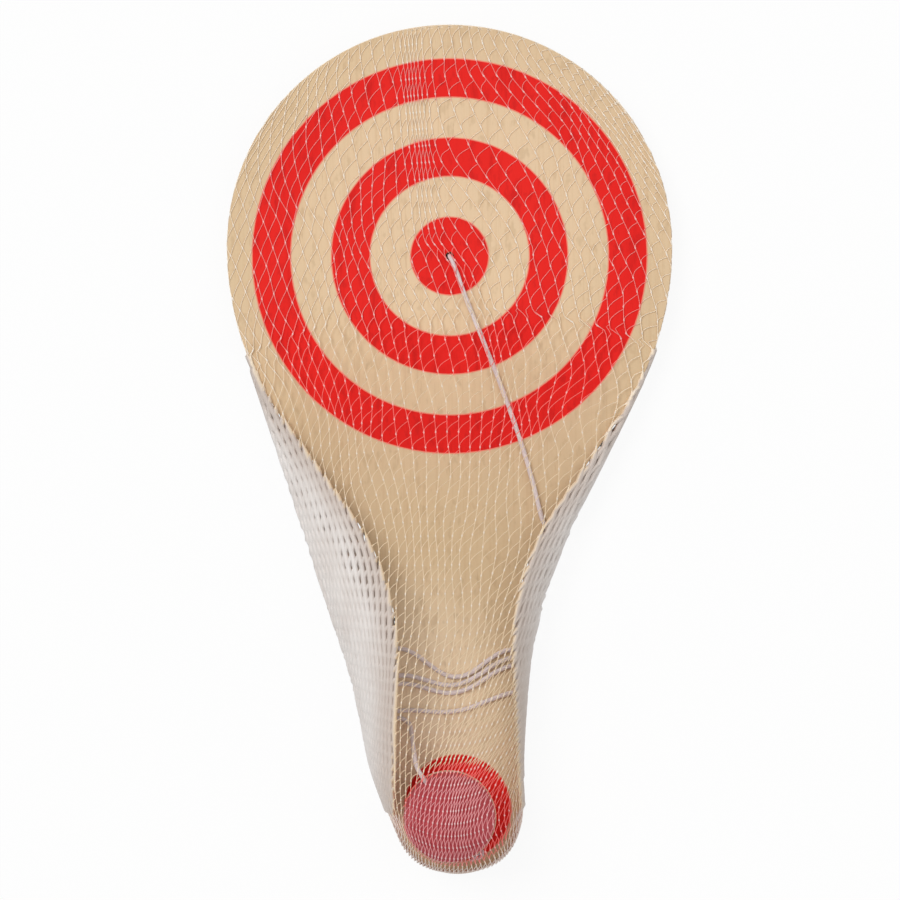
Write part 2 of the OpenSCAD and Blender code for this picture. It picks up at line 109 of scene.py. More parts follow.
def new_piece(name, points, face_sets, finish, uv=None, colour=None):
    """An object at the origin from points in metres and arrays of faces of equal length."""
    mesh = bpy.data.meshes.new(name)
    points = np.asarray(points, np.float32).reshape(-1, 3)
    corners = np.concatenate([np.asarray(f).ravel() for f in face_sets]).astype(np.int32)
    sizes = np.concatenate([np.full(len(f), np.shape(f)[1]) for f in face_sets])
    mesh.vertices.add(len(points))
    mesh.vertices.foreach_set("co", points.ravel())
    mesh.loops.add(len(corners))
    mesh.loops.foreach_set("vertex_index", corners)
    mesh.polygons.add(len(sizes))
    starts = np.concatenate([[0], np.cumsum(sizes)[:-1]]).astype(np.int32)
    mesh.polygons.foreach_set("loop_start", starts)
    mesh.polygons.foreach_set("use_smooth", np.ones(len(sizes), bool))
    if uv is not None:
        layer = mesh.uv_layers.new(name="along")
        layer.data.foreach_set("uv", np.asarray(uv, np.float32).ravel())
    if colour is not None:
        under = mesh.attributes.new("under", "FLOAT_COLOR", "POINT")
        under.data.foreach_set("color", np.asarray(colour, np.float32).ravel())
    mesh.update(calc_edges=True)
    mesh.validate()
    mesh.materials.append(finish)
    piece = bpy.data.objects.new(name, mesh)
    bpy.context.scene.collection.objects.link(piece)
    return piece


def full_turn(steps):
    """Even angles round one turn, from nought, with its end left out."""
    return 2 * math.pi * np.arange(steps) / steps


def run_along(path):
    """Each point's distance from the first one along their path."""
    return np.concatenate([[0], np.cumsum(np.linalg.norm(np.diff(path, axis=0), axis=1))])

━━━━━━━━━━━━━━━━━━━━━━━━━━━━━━

Output the complete data exactly as written.

■ **EXERCISE SOLUTION**
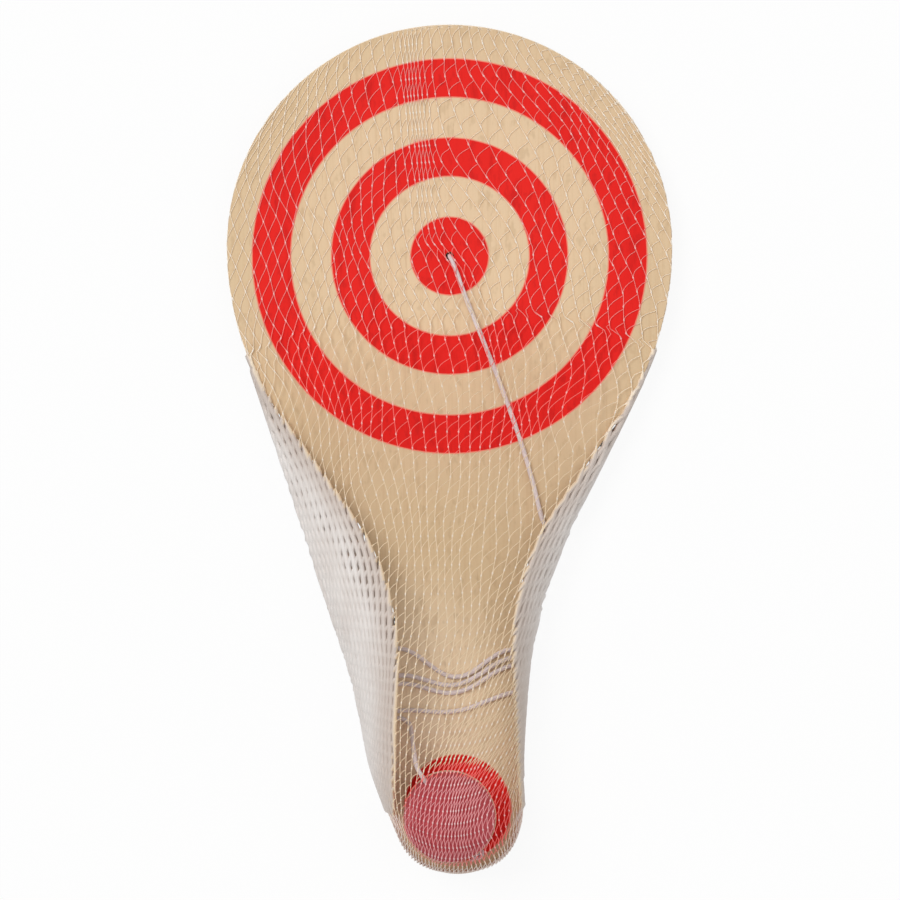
Write part 2 of the OpenSCAD and Blender code for this picture. It picks up at line 109 of scene.py. More parts follow.
def new_piece(name, points, face_sets, finish, uv=None, colour=None):
    """An object at the origin from points in metres and arrays of faces of equal length."""
    mesh = bpy.data.meshes.new(name)
    points = np.asarray(points, np.float32).reshape(-1, 3)
    corners = np.concatenate([np.asarray(f).ravel() for f in face_sets]).astype(np.int32)
    sizes = np.concatenate([np.full(len(f), np.shape(f)[1]) for f in face_sets])
    mesh.vertices.add(len(points))
    mesh.vertices.foreach_set("co", points.ravel())
    mesh.loops.add(len(corners))
    mesh.loops.foreach_set("vertex_index", corners)
    mesh.polygons.add(len(sizes))
    starts = np.concatenate([[0], np.cumsum(sizes)[:-1]]).astype(np.int32)
    mesh.polygons.foreach_set("loop_start", starts)
    mesh.polygons.foreach_set("use_smooth", np.ones(len(sizes), bool))
    if uv is not None:
        layer = mesh.uv_layers.new(name="along")
        layer.data.foreach_set("uv", np.asarray(uv, np.float32).ravel())
    if colour is not None:
        under = mesh.attributes.new("under", "FLOAT_COLOR", "POINT")
        under.data.foreach_set("color", np.asarray(colour, np.float32).ravel())
    mesh.update(calc_edges=True)
    mesh.validate()
    mesh.materials.append(finish)
    piece = bpy.data.objects.new(name, mesh)
    bpy.context.scene.collection.objects.link(piece)
    return piece


def full_turn(steps):
    """Even angles round one turn, from nought, with its end left out."""
    return 2 * math.pi * np.arange(steps) / steps


def run_along(path):
    """Each point's distance from the first one along their path."""
    return np.concatenate([[0], np.cumsum(np.linalg.norm(np.diff(path, axis=0), axis=1))])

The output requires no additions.